MS TUCKER (continuing):

If people knew how much greenhouse gas emissions they produce by their electricity consumption, then perhaps they would demand that ActewAGL make more of an effort to buy its electricity from more greenhouse friendly sources, regardless of the GreenChoice scheme.

Green power schemes are quite a perverse way of promoting renewable energy. They effectively ask people who want to do the right thing for the environment to pay more for their electricity, when we should be penalising those people who do not do the right thing. We should have a carbon tax on all sources of energy so that renewable energy ends up as cheap as, or even cheaper than, dirty energy, or we should extend what the federal government has done with setting a mandatory percentage of renewable energy that all energy distributors have to buy, set as an extra 2 per cent by 2010, with the extra costs of this spread across all consumers.

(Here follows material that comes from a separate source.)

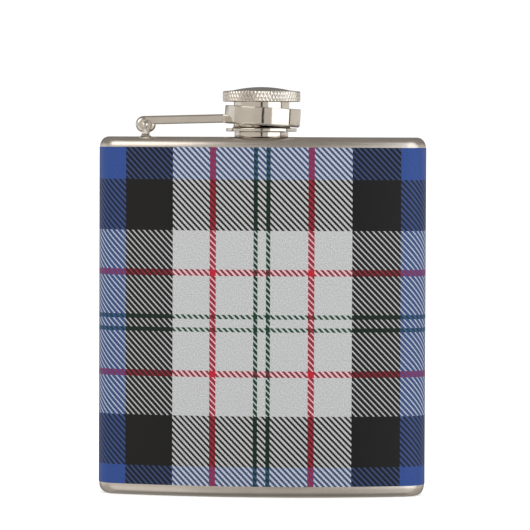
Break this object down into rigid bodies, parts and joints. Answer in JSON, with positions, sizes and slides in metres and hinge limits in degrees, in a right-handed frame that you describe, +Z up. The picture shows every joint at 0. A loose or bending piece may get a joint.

But getting back to this motion, there are some practical complications to implementing the idea. Given the nature of electricity, it is not possible to attract particular electrons from their generation source to a particular consumer. There is a continuous flow of electricity around the grid. This has been a confusion with the green power schemes. Some people have assumed that if they join a green power scheme the electricity that feeds into their house will be from a renewable source, but this is not the case. It just means that they have purchased an amount of electricity from a renewable source somewhere in the grid and that this has displaced an equivalent amount of non-renewable energy.

The best that can be done is for aggregated information to be provided to consumers on the proportions of electricity bought by ActewAGL from different generation companies. If the type of generator is known, then the greenhouse gas emissions per unit of electricity can be fairly easily calculated. However, even here there may be complications because of the nature of the national electricity market.

I believe that it is possible for a generation company to buy their electricity from a third party to sell on to a distributor like ActewAGL rather than generate the electricity themselves. Some electricity is bought through long-term contracts, and some can be bought on the spot market from whoever is supplying electricity at that particular time. So tracking back to find all the sources of electricity bought by ActewAGL for the period for which a customer is being billed could be difficult. But this is not to say that we should not try to get this information.

Given that at least the Actew side of ActewAGL is still territory owned and has a statutory obligation to operate in accordance with the principles of ESD and that the ACT has its own greenhouse gas target and greenhouse strategy, it is reasonable for the government to ask ActewAGL to pursue this idea.

While not everyone in the community will take notice of carbon emission information on electricity bills, it is much better that this information be available rather than hidden. It should not be too hard for ActewAGL to add a few lines of text to their bill format. This is a good initiative, and I support it.